Ao contrário de Um Lugar Silencioso, impecável ao valorizar
o terror sensorial em detrimento do horror gráfico, John R. Leonetti opta por tornar a
sua ameaça mais presente. O que era para ser uma espécie de Pássaros (1963) versão
turbinada, porém, nunca consegue causar o efeito esperado devido a incapacidade do
realizador em tirar proveito do ‘gore’ envolvendo os viscerais ataques das
criaturas. Por mais que a cuidadosa direção de arte consiga até criar alguns
cenários asquerosos, a cena da farmácia é bem legal, Leonetti renega a tradição
dos filmes B ao - volto a frisar - tentar reproduzir algo que boa parte do
público já viu. E isso sem a tensão, o virtuosismo estético e inventividade de
John Krasinski em criar momentos genuinamente angustiantes. Talvez o sopro de “novidade”,
aqui, fique pela figura do reverendo ‘creep’ vivido por Billy MacLellan, um personagem que,
embora não agregue tanto a rasa crítica religiosa proposta pelo longa, funciona
enquanto ameaça. A sua nefasta presença, inclusive, eleva o patamar do terço
final como um todo, principalmente pela sagacidade do realizador em
(finalmente) usar o silêncio auto imposto à serviço da trama.
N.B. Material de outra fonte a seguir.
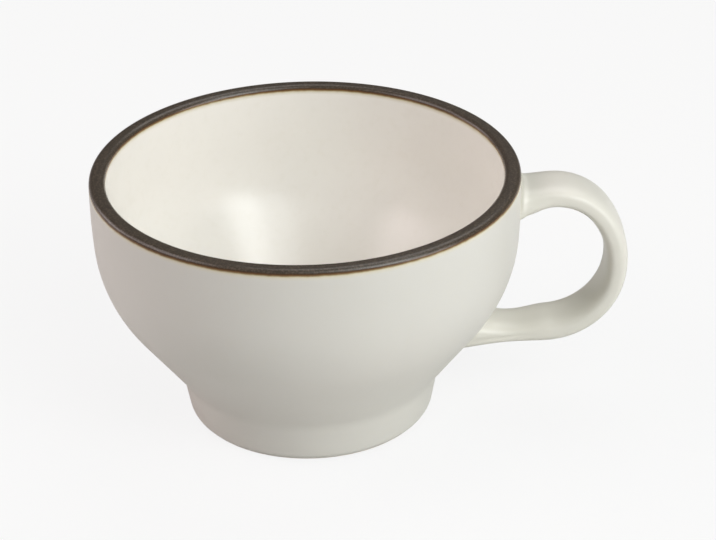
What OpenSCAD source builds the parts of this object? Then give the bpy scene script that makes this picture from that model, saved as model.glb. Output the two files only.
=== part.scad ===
// Cappuccino cup in glazed stoneware: a thrown bowl on a flared foot, a strap handle fixed with slip,
// cream glaze inside and out, and a dark iron glaze over the lip.
// The origin is the centre of the foot on the table, Z is up and the handle points along +X.

/* [Bowl] */
// Outer diameter of the lip
rim_d = 110; // [100:1:122]
// Height of the lip above the table
cup_h = 68.3; // [62:0.1:78]
// Thickness of the glazed wall, which is also the width of the lip
wall_t = 4.3; // [3.6:0.1:5]
// Radius of the two rounded edges of the lip
lip_r = 1.4; // [0.8:0.1:1.6]
// Radius of the slight barrel shape of the upper wall
barrel_r = 180; // [120:5:300]
// Radius of the belly
belly_r = 38; // [30:0.5:44]
// Diameter of the flat part of the inside floor
floor_d = 25; // [15:1:34]
// Thickness of the glazed floor
floor_t = 4.5; // [3.5:0.1:7]

/* [Foot] */
// Diameter of the foot at the table
foot_d = 64.4; // [58:0.2:68]
// How much wider in radius the neck above the foot is than the foot at the table
foot_flare = 2.1; // [1:0.1:4]
// Height of the neck, where the foot meets the bowl
neck_z = 11.7; // [9:0.1:15]
// Radius of the hollow curve at the neck
neck_r = 10; // [4:0.5:16]
// Width of the ring that stands on the table
ring_w = 7.2; // [6.4:0.1:9]
// Radius of the foot's rounded outer edge
foot_edge_r = 2.6; // [2:0.1:3.2]
// Radius of the ring's rounded inner edge
ring_edge_r = 1.5; // [1:0.1:1.8]
// Depth of the hollow under the foot
recess_h = 3.5; // [2.5:0.1:5]
// Radius in the corner of the hollow
recess_r = 1.5; // [0.8:0.1:2]
// Slope of the hollow's side wall from the vertical, in degrees
recess_draft = 12; // [5:1:20]

/* [Handle] */
// Width of the strap
handle_w = 14.8; // [12:0.1:18]
// Thickness of the strap
handle_t = 5.9; // [5:0.1:8]
// Drop from the lip to the middle of the strap where it leaves the wall
handle_drop = 7.8; // [6.5:0.1:12]
// Rise of the strap's upper run from the horizontal, in degrees
handle_rise = 3; // [0:0.5:8]
// Length of the straight upper run, from the middle of the wall
upper_run = 10.3; // [8:0.1:16]
// Radius of the shoulder, the tight bend at the top
shoulder_r = 14.7; // [12:0.1:18]
// Turn of the shoulder, in degrees
shoulder_turn = 55.6; // [50:0.2:60]
// Radius of the back, the long bend that the fingers go round
back_r = 22.6; // [18:0.1:27]
// Turn of the back, in degrees
back_turn = 48.5; // [44:0.5:54]
// Radius of the heel, the bend at the bottom
heel_r = 19; // [15:0.1:22]
// Turn of the heel, in degrees
heel_turn = 74.2; // [70:0.2:78]
// How much the strap draws in on every side from one run to the next, from the shoulder down
strap_taper = 0.02; // [0.02:0.01:0.05]

/* [Joints and glaze] */
// Thickness of the glaze
glaze_t = 0.4; // [0.3:0.05:0.6]
// Thickness of the slip between the strap's ends and the wall
slip_t = 0.4; // [0.3:0.05:0.8]
// Width of the bead of slip around the strap's ends
bead_w = 1.6; // [1:0.1:2]
// Reach of the bead of slip from the wall along the strap
bead_reach = 1.8; // [1:0.1:3]
// Depth of the iron band below the lip
band_drop = 1.8; // [1.7:0.1:2.4]

/* [Hidden] */
$fn = 96;

// Shares of the bowl's height over the neck: where the wall is widest, and where the lower wall would
// reach the lip's width if it ran on straight
widest_share = 0.873;
corner_share = 0.507;
// How round the strap's edges are, as a share of half its thickness
strap_edge_share = 0.88;
// How far each run of the strap reaches into the next, as a share of its thickness
lap_share = 0.05;
// Bands in each bend of the outlines
wall_steps = 4;
belly_steps = 10;
neck_steps = 4;
bottom_steps = 14;
edge_steps = 4;
// Where the glaze stops on the foot's outer edge and on the ring's inner edge, in degrees below the
// horizontal
foot_stop = 55;
ring_stop = 45;
// Two outline points closer than this are one point
same_point = wall_t / 1000;

function turn(a) = [cos(a), sin(a)];
function heading(v) = atan2(v.y, v.x);
function arc_points(centre, r, from, to, steps) =
  [for (i = [0:steps]) centre + r * turn(from + (to - from) * i / steps)];
function reversed(points) = [for (i = [len(points) - 1:-1:0]) points[i]];
function no_repeats(points) = [
  for (i = [0:len(points) - 1])
    if (norm(points[i] - points[(i + 1) % len(points)]) > same_point) points[i]
];
// Point at distance k from the origin along unit normal n, for two such lines at once
function meet(n1, k1, n2, k2) =
  [k1 * n2.y - k2 * n1.y, n1.x * k2 - n2.x * k1] / (n1.x * n2.y - n2.x * n1.y);

// Bowl: the upper wall is an arc about barrel_c, the belly an arc about belly_c, the lower wall a cone
widest_z = neck_z + (cup_h - neck_z) * widest_share;
band_z = cup_h - band_drop;
barrel_c = [rim_d / 2 - sqrt(pow(barrel_r, 2) - pow(cup_h - widest_z, 2)), widest_z];
inner_barrel_r = barrel_r - wall_t;
inner_belly_r = belly_r - wall_t;
function wall_a(r, z) = asin((z - widest_z) / r);

// Neck: the cone runs up from here, and the belly rolls it into the upper wall
neck = [foot_d / 2 + foot_flare, neck_z];
corner = [rim_d / 2, neck_z + (cup_h - neck_z) * corner_share];
cone_a = heading(corner - neck);
cone_n = turn(cone_a - 90);
cone_k = neck * cone_n;
belly_a = cone_a - 90 + acos((cone_k - belly_r - cone_n * barrel_c) / (barrel_r - belly_r));
belly_c = barrel_c + (barrel_r - belly_r) * turn(belly_a);
foot_a = -atan(foot_flare / neck_z);
foot_n = turn(foot_a);
foot_k = neck * foot_n;
neck_c = meet(cone_n, cone_k + neck_r, foot_n, foot_k + neck_r);
up = [0, 1];

// Inside floor: an arc that meets the inner cone and the flat floor
floor_z = recess_h + floor_t;
bottom_r = (cone_k - wall_t - cone_n.x * floor_d / 2 - cone_n.y * floor_z) / (1 + cone_n.y);
bottom_c = [floor_d / 2, floor_z + bottom_r];

// Ring that stands on the table, and the hollow inside it
foot_edge_c = meet(foot_n, foot_k - foot_edge_r, up, foot_edge_r);
recess_n = turn(180 + recess_draft);
recess_k = [foot_d / 2 - ring_w, 0] * recess_n;
ring_edge_c = meet(recess_n, recess_k - ring_edge_r, up, ring_edge_r);
recess_c = meet(recess_n, recess_k + recess_r, up, recess_h - recess_r);

// Lip: two rounded edges that meet the wall's arcs
lip_z = cup_h - lip_r;
lip_out_a = wall_a(barrel_r - lip_r, lip_z);
lip_out_c = barrel_c + (barrel_r - lip_r) * turn(lip_out_a);
lip_in_a = wall_a(inner_barrel_r + lip_r, lip_z);
lip_in_c = barrel_c + (inner_barrel_r + lip_r) * turn(lip_in_a);

// Outlines of the glazed surface at depth 0 and of the clay at depth glaze_t
function outer_points(depth) = concat(
  arc_points(barrel_c, barrel_r - depth, wall_a(barrel_r - depth, band_z), belly_a, wall_steps),
  arc_points(belly_c, belly_r - depth, belly_a, cone_a - 90, belly_steps),
  arc_points(neck_c, neck_r + depth, cone_a + 90, 180 + foot_a, neck_steps),
  arc_points(foot_edge_c, foot_edge_r - depth, foot_a, -foot_stop, edge_steps)
);
function inner_points(depth) = concat(
  arc_points(barrel_c, inner_barrel_r + depth, wall_a(inner_barrel_r + depth, band_z), belly_a, wall_steps),
  arc_points(belly_c, inner_belly_r + depth, belly_a, cone_a - 90, belly_steps),
  arc_points(bottom_c, bottom_r + depth, cone_a - 90, -90, bottom_steps),
  [[0, floor_z - depth]]
);
function lip_points(depth) = concat(
  arc_points(barrel_c, barrel_r - depth, wall_a(barrel_r - depth, band_z), lip_out_a, 1),
  arc_points(lip_out_c, lip_r - depth, lip_out_a, 90, edge_steps),
  arc_points(lip_in_c, lip_r - depth, 90, 180 + lip_in_a, edge_steps),
  arc_points(barrel_c, inner_barrel_r + depth, lip_in_a, wall_a(inner_barrel_r + depth, band_z), 1)
);
function recess_points(depth) = concat(
  arc_points(ring_edge_c, ring_edge_r - depth, ring_stop - 180, recess_draft - 180, edge_steps),
  arc_points(recess_c, recess_r + depth, recess_draft, 90, edge_steps),
  [[0, recess_h + depth]]
);
ring_points = concat(
  arc_points(foot_edge_c, foot_edge_r, -foot_stop, -90, edge_steps),
  arc_points(ring_edge_c, ring_edge_r, -90, ring_stop - 180, edge_steps)
);

// Strap: its middle line is a straight run, three bends and a straight run into the belly
upper_start = [rim_d / 2 - wall_t / 2, cup_h - handle_drop];
shoulder_c = upper_start + upper_run * turn(handle_rise) + shoulder_r * turn(handle_rise - 90);
back_heading = handle_rise - shoulder_turn;
back_c = shoulder_c + (back_r - shoulder_r) * turn(back_heading - 90);
heel_heading = back_heading - back_turn;
heel_c = back_c + (heel_r - back_r) * turn(heel_heading - 90);
lower_heading = heel_heading - heel_turn;
lower_start = heel_c + heel_r * turn(lower_heading + 90);
lower_run = (foot_d / 2 - wall_t - lower_start.x) / cos(lower_heading);

// Cross-section of the strap: two shallow crowns between two round edges
strap_edge_r = handle_t / 2 * strap_edge_share;
strap_edge_y = handle_w / 2 - strap_edge_r;
crown_r = (pow(strap_edge_y, 2) + pow(handle_t / 2, 2) - pow(strap_edge_r, 2)) / (handle_t - 2 * strap_edge_r);
crown_x = crown_r - handle_t / 2;
crown_share = strap_edge_y / (crown_r - strap_edge_r);

module lathe(points) {
  rotate_extrude() polygon(no_repeats(points));
}

// Everything inside the outer surface of the cup, grown from the clay
module filled_cup(growth) {
  lathe(concat(outer_points(glaze_t - growth), [[0, 0], [0, band_z]]));
}

module strap_section(growth) {
  flat_w = 2 * (crown_r + growth) * crown_share;
  intersection() {
    translate([-crown_x, 0]) circle(crown_r + growth);
    translate([crown_x, 0]) circle(crown_r + growth);
    square([2 * handle_t, flat_w], center = true);
  }
  for (side = [-1, 1]) {
    translate([0, side * strap_edge_y]) circle(strap_edge_r + growth);
  }
}

// Each run of the strap ends a short lap inside the next, which is drawn in by the taper
lap = handle_t * lap_share;
function lap_turn(r) = lap / r * 180 / PI;

module straight_run(start, direction, length, growth) {
  rotate([90, 0, 0]) translate(start) rotate([0, 0, direction])
    rotate([90, 0, 90]) linear_extrude(length) strap_section(growth);
}

module bend(centre, r, direction, turned, growth) {
  swept = turned + lap_turn(r);
  rotate([90, 0, 0]) translate(centre) rotate([0, 0, direction + 90 - swept])
    rotate_extrude(angle = swept) translate([r, 0]) strap_section(growth);
}

module upper_arm(growth) {
  straight_run(upper_start, handle_rise, upper_run + lap, growth);
}

module lower_arm(growth) {
  straight_run(lower_start, lower_heading, lower_run, growth - 4 * strap_taper);
}

module strap(growth) {
  upper_arm(growth);
  bend(shoulder_c, shoulder_r, handle_rise, shoulder_turn, growth - strap_taper);
  bend(back_c, back_r, back_heading, back_turn, growth - 2 * strap_taper);
  bend(heel_c, heel_r, heel_heading, heel_turn, growth - 3 * strap_taper);
  lower_arm(growth);
}

// Beads of slip around both ends of the strap, before the wall and the strap are cut away
module beads(growth) {
  intersection() {
    union() {
      upper_arm(bead_w - glaze_t + growth);
      lower_arm(bead_w - glaze_t + growth);
    }
    filled_cup(bead_reach + growth);
  }
}

module cup_body() {
  color("tan") lathe(concat(
    lip_points(glaze_t), inner_points(glaze_t), reversed(recess_points(glaze_t)),
    reversed(ring_points), reversed(outer_points(glaze_t))
  ));
}

module handle() {
  color("wheat") difference() {
    strap(-glaze_t);
    filled_cup(slip_t);
  }
}

module upper_joint_slip() {
  color("burlywood") difference() {
    intersection() {
      upper_arm(bead_w - glaze_t);
      filled_cup(bead_reach);
    }
    filled_cup(0);
    handle();
  }
}

module lower_joint_slip() {
  color("burlywood") difference() {
    intersection() {
      lower_arm(bead_w - glaze_t);
      filled_cup(bead_reach);
    }
    filled_cup(0);
    handle();
  }
}

module rim_band() {
  color("#4b443e") lathe(concat(lip_points(0), reversed(lip_points(glaze_t))));
}

module inner_glaze() {
  color("#ddd6c9") lathe(concat(inner_points(0), reversed(inner_points(glaze_t))));
}

module outer_glaze() {
  color("#d2d1c8") difference() {
    lathe(concat(outer_points(0), reversed(outer_points(glaze_t))));
    upper_arm(bead_w - glaze_t);
    lower_arm(bead_w - glaze_t);
  }
}

module handle_glaze() {
  color("#e1dfd0") difference() {
    union() {
      strap(0);
      beads(glaze_t);
    }
    filled_cup(glaze_t);
    strap(-glaze_t);
    beads(0);
  }
}

module underside_glaze() {
  color("#cfcabc") lathe(concat(recess_points(0), reversed(recess_points(glaze_t))));
}

cup_body();
handle();
upper_joint_slip();
lower_joint_slip();
rim_band();
inner_glaze();
outer_glaze();
handle_glaze();
underside_glaze();
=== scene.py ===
import math

import bmesh
import bpy
from mathutils import Matrix, Vector


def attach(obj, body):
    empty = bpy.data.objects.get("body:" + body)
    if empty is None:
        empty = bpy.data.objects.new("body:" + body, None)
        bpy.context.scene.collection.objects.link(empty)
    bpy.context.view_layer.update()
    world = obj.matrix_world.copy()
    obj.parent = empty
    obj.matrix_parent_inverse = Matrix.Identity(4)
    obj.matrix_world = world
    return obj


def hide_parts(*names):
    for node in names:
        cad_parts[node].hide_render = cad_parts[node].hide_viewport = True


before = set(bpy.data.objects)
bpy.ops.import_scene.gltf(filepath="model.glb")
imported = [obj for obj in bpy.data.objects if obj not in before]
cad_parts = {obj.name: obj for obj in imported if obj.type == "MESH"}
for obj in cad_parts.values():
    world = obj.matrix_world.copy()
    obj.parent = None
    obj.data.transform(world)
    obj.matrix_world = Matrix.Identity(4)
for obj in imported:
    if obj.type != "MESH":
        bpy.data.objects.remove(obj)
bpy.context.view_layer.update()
print("frame loaded:", ", ".join(sorted(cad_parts)))

metresPerMm = 0.001
mergeMm = 0.0005                 # vertices nearer to each other than this are one
tinyEdgeMm = 0.0001              # and an edge shorter than this goes


# Small helpers

def linear(hexColour):
    # sRGB hex to the linear colour that the shaders take
    shares = [int(hexColour[i:i + 2], 16) / 255 for i in (1, 3, 5)]
    return [s / 12.92 if s <= 0.04045 else ((s + 0.055) / 1.055) ** 2.4 for s in shares] + [1.0]


def addNode(owner, kind, settings=None, inputs=None):
    # one node of a material or the world, with its settings and a value or a link for each socket
    node = owner.node_tree.nodes.new(kind)
    for name, value in (settings or {}).items():
        setattr(node, name, value)
    for name, value in (inputs or {}).items():
        if isinstance(value, bpy.types.NodeSocket):
            owner.node_tree.links.new(value, node.inputs[name])
        else:
            node.inputs[name].default_value = value
    return node


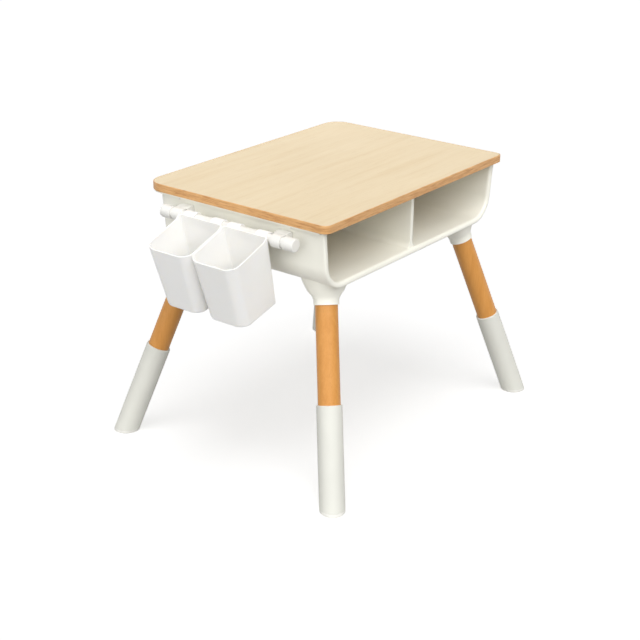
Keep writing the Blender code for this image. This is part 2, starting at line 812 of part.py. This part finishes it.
def rim_height(x):
    """The rim slopes down to the front and sweeps up to the back plate."""
    back = RAIL_RADIUS + RUNNING_GAP
    reach = min(1.0, max(0.0, (x - back) / BIN_DEPTH))
    lift = min(1.0, max(0.0, (0.14 - reach) / 0.09))
    side = BIN_SIDE_RISE - (BIN_SIDE_RISE + BIN_FRONT_DROP) * max(0.0, reach - 0.14) / 0.86
    return side + (BIN_PLATE_RISE - BIN_SIDE_RISE) * lift ** 2 * (3 - 2 * lift)


def bin_ring(inset, drop, rim=False):
    return [(x, y, rim_height(x) if rim else -drop) for x, y in bin_outline(inset, drop)]


def bin_shell():
    """Open shell with a rounded base edge and a wall of even thickness."""
    top = BIN_FRONT_DROP + BIN_BACK_RADIUS
    base = [(BIN_BASE_ROUND * (1 - sin(a)), BIN_HEIGHT - BIN_BASE_ROUND * (1 - cos(a)))
            for a in (0.0, pi / 6, pi / 3, pi / 2)]
    rings = [bin_ring(inset, drop) for inset, drop in base]
    rings.append(bin_ring(0.0, top))
    rings.append(bin_ring(0.0, 0.0, True))
    rings.append(bin_ring(BIN_WALL, 0.0, True))
    rings.append(bin_ring(BIN_WALL, top))
    rings += [bin_ring(BIN_WALL + inset * 0.6, drop - BIN_WALL) for inset, drop in reversed(base)]
    return lofted(rings)


def heel_reach():
    """How far behind the rail's axis a hook's heel goes to rest on the wall."""
    slope = tan(TRAY_DRAFT)
    height = TOP_UNDERSIDE - RAIL_Z + cos(BIN_TILT) * HEEL_DROP
    gap_x = -TRAY_WIDTH / 2 + slope * height - HEEL_GAP - RAIL_X - sin(BIN_TILT) * HEEL_DROP
    return gap_x / (cos(BIN_TILT) + slope * sin(BIN_TILT))


def hook_outline():
    """Strip from the back plate over the rail and down to its heel, in X and Z."""
    inner = RAIL_RADIUS + RUNNING_GAP
    outer = inner + HOOK_THICKNESS
    reach = heel_reach()
    over_out = arc((0.0, 0.0), outer, 0.0, pi, 8)
    over_in = arc((0.0, 0.0), inner, pi, 0.0, 8)
    knee = HEEL_DROP * 0.35
    behind = [
        (-outer, -knee),
        (-reach, -HEEL_DROP + HOOK_THICKNESS),
        (-reach, -HEEL_DROP),
        (-reach + HOOK_THICKNESS, -HEEL_DROP - HOOK_THICKNESS / 2),
        (-inner, -knee - HOOK_THICKNESS / 2),
    ]
    root = HOOK_THICKNESS * 2
    low_out, low_in = (outer - HOOK_THICKNESS / 3, -root), (inner + HOOK_THICKNESS / 4, -root)
    return [low_out] + over_out + behind + over_in + [low_in]


def bin_frame(y):
    """On the rail's axis, X away from the table and tipped down by the tilt."""
    turn = Matrix.Rotation(pi, 4, "Z") @ Matrix.Rotation(BIN_TILT, 4, "Y")
    return Matrix.Translation((RAIL_X, y, RAIL_Z)) @ turn


def build_bins(materials, root):
    places = {"front": -1, "back": 1}
    for end, side in places.items():
        middle = side * (BIN_WIDTH + BIN_SPACING) / 2
        axis = make_empty("bin_axis_" + end, root, bin_frame(middle))
        item = make_object("bin_" + end, bin_shell(), materials["bin"], axis)
        for label, offset in (("near", -HOOK_OFFSET), ("far", HOOK_OFFSET)):
            low, high = offset - HOOK_WIDTH / 2, offset + HOOK_WIDTH / 2
            strip = extruded_along_y(hook_outline(), low, high)
            hook = make_object("hook_form_" + end + "_" + label, strip, None, axis)
            use_as_tool(item, hook, "UNION")


# Screws

def screw_mesh(length):
    """Pan head below, shank and tip above, with the head's face at height 0."""
    shank = SCREW_DIAMETER / 2
    head = SCREW_HEAD_DIAMETER / 2
    return turned([
        (head * 0.7, -SCREW_HEAD_HEIGHT),
        (head, -SCREW_HEAD_HEIGHT * 0.4),
        (head, 0.0),
        (shank, 0.0),
        (shank, length - shank),
        (shank * 0.35, length),
    ], SCREW_SIDES)


def build_screws(materials, root):
    steel = materials["steel"]
    shared = None
    for name, (x, y) in top_screw_places().items():
        matrix = Matrix.Translation((x, y, TRAY_TOP - FLANGE_THICKNESS - FIT_GAP))
        label = "top_screw_" + name
        if shared is None:
            shared = make_object(label, screw_mesh(TOP_SCREW_LENGTH), steel, root, matrix).data
        else:
            place(label, shared, root, matrix)
    shared = None
    for name, y in divider_screw_places().items():
        matrix = Matrix.Translation((0.0, y, TRAY_BOTTOM - FIT_GAP))
        label = "divider_screw_" + name
        if shared is None:
            shared = make_object(label, screw_mesh(DIVIDER_SCREW_LENGTH), steel, root, matrix).data
        else:
            place(label, shared, root, matrix)


def centre_on_floor(root):
    """Move the table along X until the whole object is centred on the origin."""
    bpy.context.view_layer.update()
    low, high = 1.0, -1.0
    for item in bpy.data.objects:
        if item.type == "MESH" and not item.hide_render:
            for corner in item.data.vertices:
                x = (item.matrix_world @ corner.co).x
                low, high = min(low, x), max(high, x)
    root.location.x = -(low + high) / 2


def main():
    clear_scene()
    materials = make_materials()
    root = make_empty("kids_table", None)
    build_top(materials, root)
    build_tray(materials, root)
    build_divider(materials, root)
    build_legs(materials, root)
    build_rail(materials, root)
    build_bins(materials, root)
    build_screws(materials, root)
    centre_on_floor(root)


main()
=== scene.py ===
import json
from math import cos, radians, sin

import bmesh
import bpy
from mathutils import Matrix, Vector


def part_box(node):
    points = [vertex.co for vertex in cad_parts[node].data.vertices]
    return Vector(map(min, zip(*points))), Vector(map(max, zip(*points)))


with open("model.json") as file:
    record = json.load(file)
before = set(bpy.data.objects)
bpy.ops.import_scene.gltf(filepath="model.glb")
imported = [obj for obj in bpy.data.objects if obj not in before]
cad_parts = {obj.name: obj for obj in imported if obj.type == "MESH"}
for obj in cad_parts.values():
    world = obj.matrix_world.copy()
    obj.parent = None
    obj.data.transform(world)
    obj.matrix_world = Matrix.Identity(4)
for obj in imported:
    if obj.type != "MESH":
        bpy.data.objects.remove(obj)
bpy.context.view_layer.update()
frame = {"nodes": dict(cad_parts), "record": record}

nodes = frame["nodes"]
record = frame["record"]

# Camera, placed about the middle of the table's top
CAMERA_OFFSET = Vector((-1.9398, -1.4257, 1.2035))
CAMERA_AZIMUTH = radians(-53.297)
CAMERA_ELEVATION = radians(22.831)
CAMERA_ROLL = radians(0.940)
CAMERA_LENS = 75.33
SENSOR_WIDTH = 36.0

# Surround: its light on the object, and the white that is seen of it
WORLD_STRENGTH = 0.13
WORLD_SEEN = 1.0

# Five broad lights, each with its strength, spread and direction.
# Only the overhead light reaches the floor, so the object has one soft shadow, under it.
LAMP_DISTANCE = 2.0
OVERHEAD_LIGHT = "overhead_light"
LIGHTS = {
    OVERHEAD_LIGHT: (0.80, radians(36), (-0.24, -0.18, 1.0)),
    "front_left_light": (1.76, radians(50), (-0.50, -0.60, 0.62)),
    "left_light": (1.15, radians(60), (-1.0, 0.15, 0.35)),
    "front_light": (0.80, radians(50), (0.10, -0.92, 0.84)),
    "back_right_light": (0.50, radians(60), (0.55, 0.65, 0.45)),
}

# Floor: what it sends back to the object, and what is seen of it
FLOOR_SIZE = 14.0
FLOOR_BOUNCE = 1.00
FLOOR_SEEN = 1.00
FLOOR_WHITE = 0.65

# Colours of the plastics and the feet
TRAY_WHITE = (0.941, 0.927, 0.835)
# The leg extensions use the tray's white plastic made darker. This is painted shade that dims their
# fully lit faces.
EXTENSION_WHITE_PAINTED_SHADE = (0.690, 0.688, 0.630)
RAIL_WHITE = (0.827, 0.819, 0.782)
BIN_WHITE = (0.968, 0.956, 0.919)
FOOT_GREY = (0.770, 0.760, 0.715)

# Light, middle and dark tones of the grain
BOARD_TONES = ((0.727, 0.589, 0.372), (0.715, 0.572, 0.355), (0.696, 0.544, 0.328))
BAND_TONES = ((0.748, 0.432, 0.181), (0.666, 0.360, 0.138), (0.524, 0.249, 0.081))
LEG_TONES = ((0.666, 0.310, 0.078), (0.636, 0.288, 0.067), (0.589, 0.256, 0.055))

# Shine of the surfaces
PLASTIC_IOR = 1.48
BOARD_SPECULAR = 0.30
LEG_SPECULAR = 0.35

# Light that sinks into the bins' thin walls: its share, depth and reach in red, green and blue
BIN_SOFTNESS = 0.6
BIN_DEPTH = 0.003
SOFT_REACH = (1.0, 0.95, 0.85)

# Smooth shading of the solids: edges steeper than this angle stay sharp
SHARP_ANGLE = radians(34)
WELD_DISTANCE = 0.00001
FACE_AREA_WEIGHT = 50

UNTINTED = (1.0, 1.0, 1.0)
UNSCALED = (1.0, 1.0, 1.0)


def middle_of(node):
    low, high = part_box(node)
    return (low + high) / 2


top_middle = middle_of("top_board")


# Materials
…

Uma pena que,
mais uma vez, a falta de ideias de Leonetti seja tão evidente dentro repentino clímax, que decepciona ao reduzir tudo a um embate PG-13.
Com um elenco talentoso, mas
perdido em cena, um argumento recheado de conveniências narrativas, um enredo sem nada de novo para oferecer e algumas poucas
virtudes estéticas, The Silence fatalmente seria mais divertido se tivesse
seguido à risca a fórmula The Asylum. Falta despretensão, tosquice, uma dose a
mais de humor (a cena do isqueiro não me deixa mentir) e principalmente
consciência por parte da equipe criativa (risos) em se aceitar com parte da produção de um filme b desavergonhado. Na verdade, ao se levar a sério demais,
John R. Leonetti só reforça a nossa impressão que estamos diante de um derivado
com pouco a entregar no que diz respeito a tensão, sustos e terror. Um trash higiênico.